If you assume you play at least as well post flop as the person raising your BB, why is it wrong to defend with any 2? You're getting 3:1, maybe 3.5:1 on your money (3.5:1 if the button raises and the SB folds. A 30% equity easily would indicate a call.

You've got odds to call any non-overpair. Given someone has a pair fairly rarely relative to non-pair hands, and if we know we're a better post flop player, why aren't we defending any 2 from the BB?

However, ToP has us only defending something like the top 40% heads up. Is it just a matter of the bad hands are too difficult to play post flop? If you could see your opponents cards would defending any 2 be a no brainer?

I'm not looking to defend with 23o /images/graemlins/smile.gif, but I am puzzled why we don't defend more than we do. Defending with ToP's 40% of the time vs a theoretical 100% of the time is a big gap. What makes that 60% unplayable? Even if we defend 60% of the time, what makes the other 40% unplayable?

winky51
12-27-2005, 03:47 PM
I'll take a shot at this...

#1 Because the real junk hands can put you to a difficult decision. You might flop a pair with a crap kicker and your opponent shares you hand. If you call with low crap cards the board will pretty much come with overcards. You flop a 2 with your 23o, how confident do you feel about that pair? About your kicker?

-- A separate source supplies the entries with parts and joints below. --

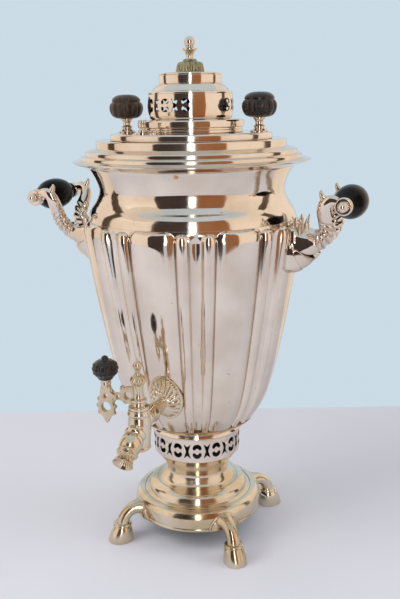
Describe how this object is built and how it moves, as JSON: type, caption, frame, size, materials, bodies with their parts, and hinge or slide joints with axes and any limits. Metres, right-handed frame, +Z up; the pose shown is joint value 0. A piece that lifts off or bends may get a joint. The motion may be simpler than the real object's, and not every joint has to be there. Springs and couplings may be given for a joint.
{
  "type": "samovar",
  "caption": "Charcoal samovar: lobed tapering body on a pierced gallery and hoof feet, stepped lid with chimney crown and damper cap, two bail handles and a turning tap.",
  "frame": {"origin": "on the body's vertical axis, in the plane of the four soles", "axes": "+Z up along the body, -Y towards the tap, +X towards the right-hand handle seen from the tap side"},
  "size_m": [0.3392, 0.2904, 0.498],
  "materials": {
    "plated_metal": "polished silver coloured plate over brass",
    "worn_brass": "polished, plate worn warm",
    "tarnished_brass": "polished with green grey tarnish",
    "inner_brass": "dull tinned brass",
    "sooty_iron": "black and rough",
    "black_lacquered_wood": "glossy black",
    "dark_carved_wood": "carved, worn dark stain"
  },
  "bodies": {
    "root": {"base_skirt": "worn_brass", "pedestal": "worn_brass", "vent_gallery": "plated_metal", "under_bowl": "plated_metal", "body_floor": "plated_metal", "body_wall": "plated_metal", "upper_neck": "plated_metal", "top_ring": "plated_metal", "fire_tube": "inner_brass", "fire_grate": "sooty_iron", "foot_front_right": "worn_brass", "foot_back_right": "worn_brass", "foot_back_left": "worn_brass", "foot_front_left": "worn_brass", "arm_right_back": "plated_metal", "arm_right_front": "plated_metal", "arm_left_back": "plated_metal", "arm_left_front": "plated_metal", "grip_right": "black_lacquered_wood", "grip_left": "black_lacquered_wood", "grip_rod_right": "plated_metal", "grip_rod_left": "plated_metal", "rod_ball_nuts": "plated_metal", "tap_rosette": "worn_brass", "tap_body": "worn_brass"},
    "lid": {"lid": "plated_metal", "lid_collar": "plated_metal", "lid_knob_stem_right": "plated_metal", "lid_knob_stem_left": "plated_metal", "lid_knob_right": "dark_carved_wood", "lid_knob_left": "dark_carved_wood", "lid_knob_nuts": "plated_metal", "vent_seat": "plated_metal"},
    "vent_cap": {"vent_cap": "plated_metal"},
    "crown": {"crown_foot": "plated_metal", "crown_drum": "plated_metal", "crown_shoulder": "plated_metal"},
    "damper": {"damper_cap": "plated_metal", "leaf_cup": "tarnished_brass", "finial": "plated_metal"},
    "tap_key": {"key_plug": "worn_brass", "key_branch": "worn_brass", "key_knob": "dark_carved_wood"}
  },
  "joints": [
    {"name": "lid_lift", "type": "slide", "parent": "root", "child": "lid", "axis": [0, 0, 1], "range_m": [0, 0.09]},
    {"name": "vent_cap_swivel", "type": "hinge", "parent": "lid", "child": "vent_cap", "pos_m": [-0.0108, -0.06441, 0.4127], "axis": [0, 0, 1], "range_deg": [0, 95]},
    {"name": "crown_lift", "type": "slide", "parent": "lid", "child": "crown", "axis": [0, 0, 1], "range_m": [0, 0.08]},
    {"name": "damper_lift", "type": "slide", "parent": "crown", "child": "damper", "axis": [0, 0, 1], "range_m": [0, 0.06]},
    {"name": "tap_key_turn", "type": "hinge", "parent": "root", "child": "tap_key", "pos_m": [0, -0.136, 0.168], "axis": [0, 0, 1], "range_deg": [-40, 220]}
  ]
}
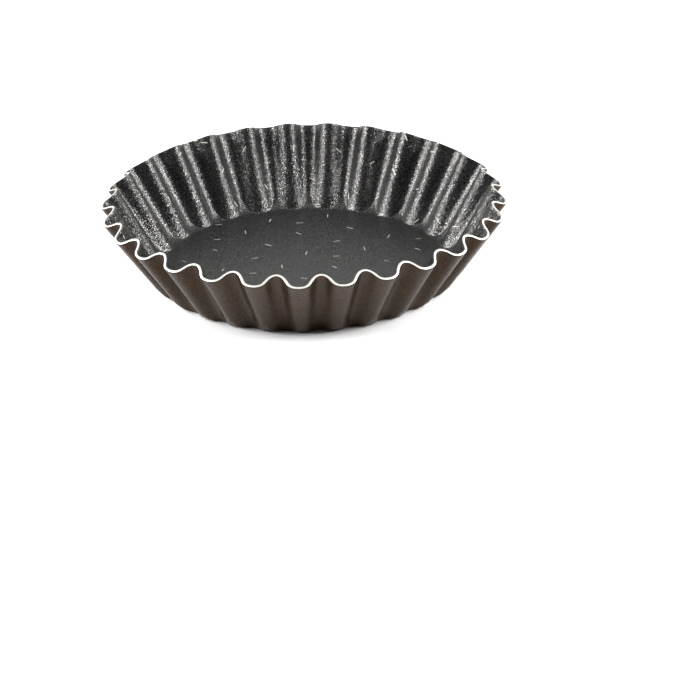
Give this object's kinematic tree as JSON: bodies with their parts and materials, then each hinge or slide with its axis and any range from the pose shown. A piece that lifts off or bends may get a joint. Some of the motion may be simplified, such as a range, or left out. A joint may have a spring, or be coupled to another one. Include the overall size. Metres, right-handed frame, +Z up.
{
  "type": "tart pan",
  "caption": "Small round fluted tart pan in pressed aluminium, with a flat floor, a leaning fluted wall, a bare cut rim and a flecked non-stick lining.",
  "frame": {"origin": "middle of the underside, on the plane that the pan rests on", "axes": "+Z up along the pan's axis, out of its mouth; +X and +Y in the resting plane, with a flute crest 79.16 degrees from +X towards -Y"},
  "size_m": [0.1208, 0.1208, 0.024],
  "materials": {
    "bare_aluminium": "satin cut edge",
    "nonstick_grey": "satin dark grey non-stick coat with fine metallic sparkle",
    "lacquer_brown": "satin dark brown lacquer"
  },
  "bodies": {
    "root": {"pan_body": "bare_aluminium", "nonstick_lining": "nonstick_grey", "outer_coating": "lacquer_brown"}
  },
  "joints": []
}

#2 Also you don't make as many hands on the flop with junk. What makes more hands 76s or J6o. J6o is technically better HU. The 76s gives you a greater chance to hit some piece of the flop.

But I can see your point. If I knew what the other guy had I would call with any 2 cards considering his raise was reasonable and I knew he DIDNT have a medium to high pair hand. 2/3 of the time he is missing.

12-27-2005, 04:29 PM
[ QUOTE ]
#1 Because the real junk hands can put you to a difficult decision.

[/ QUOTE ]

I think this is the main, if not sole, reason for not calling any 2. If you were all-in by calling the raise, you'd call it 100% of the time because your odds of winning justify it. We see this all the time in NL tournies where people are pot committed preflop.

The fact we're not all-in means it's post-flop that's causes the hand to be -EV enough to avoid calling any 2. Which brings me back to part of my original question. If we think we're better postflop, are these bad hands really so difficult to play than our post flop skill is more than negated by the cards?

I suppose the answer has to be yes, otherwise we'd play any two against the typical poor playing fish. It's just something that's interesting on a theoretical level (thus posted in the Theory forum).

Niediam
12-27-2005, 04:31 PM
1) You don't play poker hot/cold.

2) You are out of position.

12-27-2005, 04:37 PM
[ QUOTE ]
2) You are out of position.

[/ QUOTE ]

Not always. You might be defending an SB steal.